> **Written task**
Write out, precisely and in full, each line of the material.

○ ○ ○ ○

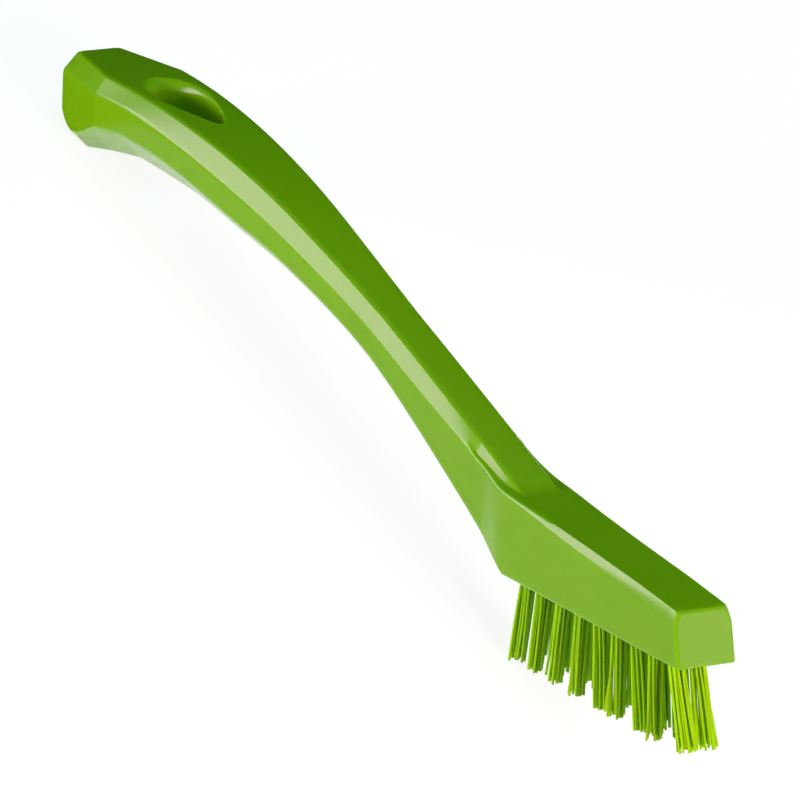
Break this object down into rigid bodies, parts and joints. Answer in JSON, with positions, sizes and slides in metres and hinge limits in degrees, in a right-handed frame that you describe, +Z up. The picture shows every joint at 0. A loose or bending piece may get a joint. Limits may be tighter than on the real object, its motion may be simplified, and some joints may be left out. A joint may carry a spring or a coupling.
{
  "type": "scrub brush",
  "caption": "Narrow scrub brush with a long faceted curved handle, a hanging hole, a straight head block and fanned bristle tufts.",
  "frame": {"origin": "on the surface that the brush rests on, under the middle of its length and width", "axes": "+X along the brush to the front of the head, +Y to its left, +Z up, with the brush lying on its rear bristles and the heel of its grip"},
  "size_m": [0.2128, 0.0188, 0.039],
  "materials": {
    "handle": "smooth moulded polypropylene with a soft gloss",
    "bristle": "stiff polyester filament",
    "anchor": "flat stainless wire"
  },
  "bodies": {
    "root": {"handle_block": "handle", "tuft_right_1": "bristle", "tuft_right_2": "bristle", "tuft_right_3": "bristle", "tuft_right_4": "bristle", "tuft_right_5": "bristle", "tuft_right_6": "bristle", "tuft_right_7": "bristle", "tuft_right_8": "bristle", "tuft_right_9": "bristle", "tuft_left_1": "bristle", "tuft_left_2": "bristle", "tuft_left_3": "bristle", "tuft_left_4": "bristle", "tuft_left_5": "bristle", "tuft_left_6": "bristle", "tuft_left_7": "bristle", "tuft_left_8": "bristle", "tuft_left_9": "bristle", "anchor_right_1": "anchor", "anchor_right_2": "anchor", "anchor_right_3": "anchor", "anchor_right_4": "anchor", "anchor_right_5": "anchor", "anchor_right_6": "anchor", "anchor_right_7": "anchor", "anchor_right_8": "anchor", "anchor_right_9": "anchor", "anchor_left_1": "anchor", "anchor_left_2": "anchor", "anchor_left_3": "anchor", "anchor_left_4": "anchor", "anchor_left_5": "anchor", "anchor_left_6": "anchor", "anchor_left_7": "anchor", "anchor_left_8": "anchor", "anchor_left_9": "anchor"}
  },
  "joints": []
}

○ ○ ○ ○

> **Response for this exercise**
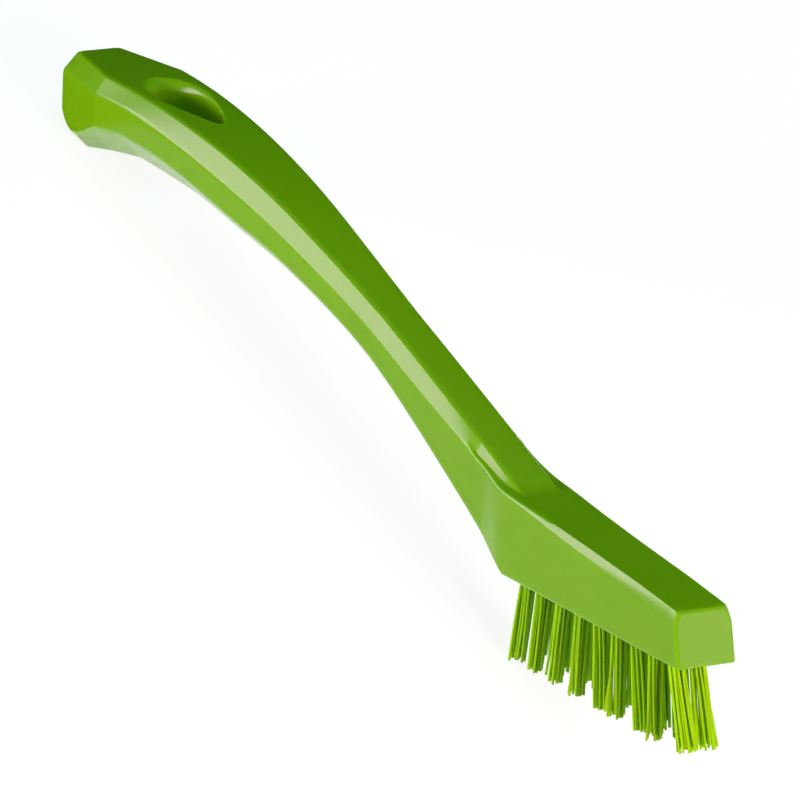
Break this object down into rigid bodies, parts and joints. Answer in JSON, with positions, sizes and slides in metres and hinge limits in degrees, in a right-handed frame that you describe, +Z up. The picture shows every joint at 0. A loose or bending piece may get a joint. Limits may be tighter than on the real object, its motion may be simplified, and some joints may be left out. A joint may carry a spring or a coupling.
{
  "type": "scrub brush",
  "caption": "Narrow scrub brush with a long faceted curved handle, a hanging hole, a straight head block and fanned bristle tufts.",
  "frame": {"origin": "on the surface that the brush rests on, under the middle of its length and width", "axes": "+X along the brush to the front of the head, +Y to its left, +Z up, with the brush lying on its rear bristles and the heel of its grip"},
  "size_m": [0.2128, 0.0188, 0.039],
  "materials": {
    "handle": "smooth moulded polypropylene with a soft gloss",
    "bristle": "stiff polyester filament",
    "anchor": "flat stainless wire"
  },
  "bodies": {
    "root": {"handle_block": "handle", "tuft_right_1": "bristle", "tuft_right_2": "bristle", "tuft_right_3": "bristle", "tuft_right_4": "bristle", "tuft_right_5": "bristle", "tuft_right_6": "bristle", "tuft_right_7": "bristle", "tuft_right_8": "bristle", "tuft_right_9": "bristle", "tuft_left_1": "bristle", "tuft_left_2": "bristle", "tuft_left_3": "bristle", "tuft_left_4": "bristle", "tuft_left_5": "bristle", "tuft_left_6": "bristle", "tuft_left_7": "bristle", "tuft_left_8": "bristle", "tuft_left_9": "bristle", "anchor_right_1": "anchor", "anchor_right_2": "anchor", "anchor_right_3": "anchor", "anchor_right_4": "anchor", "anchor_right_5": "anchor", "anchor_right_6": "anchor", "anchor_right_7": "anchor", "anchor_right_8": "anchor", "anchor_right_9": "anchor", "anchor_left_1": "anchor", "anchor_left_2": "anchor", "anchor_left_3": "anchor", "anchor_left_4": "anchor", "anchor_left_5": "anchor", "anchor_left_6": "anchor", "anchor_left_7": "anchor", "anchor_left_8": "anchor", "anchor_left_9": "anchor"}
  },
  "joints": []
}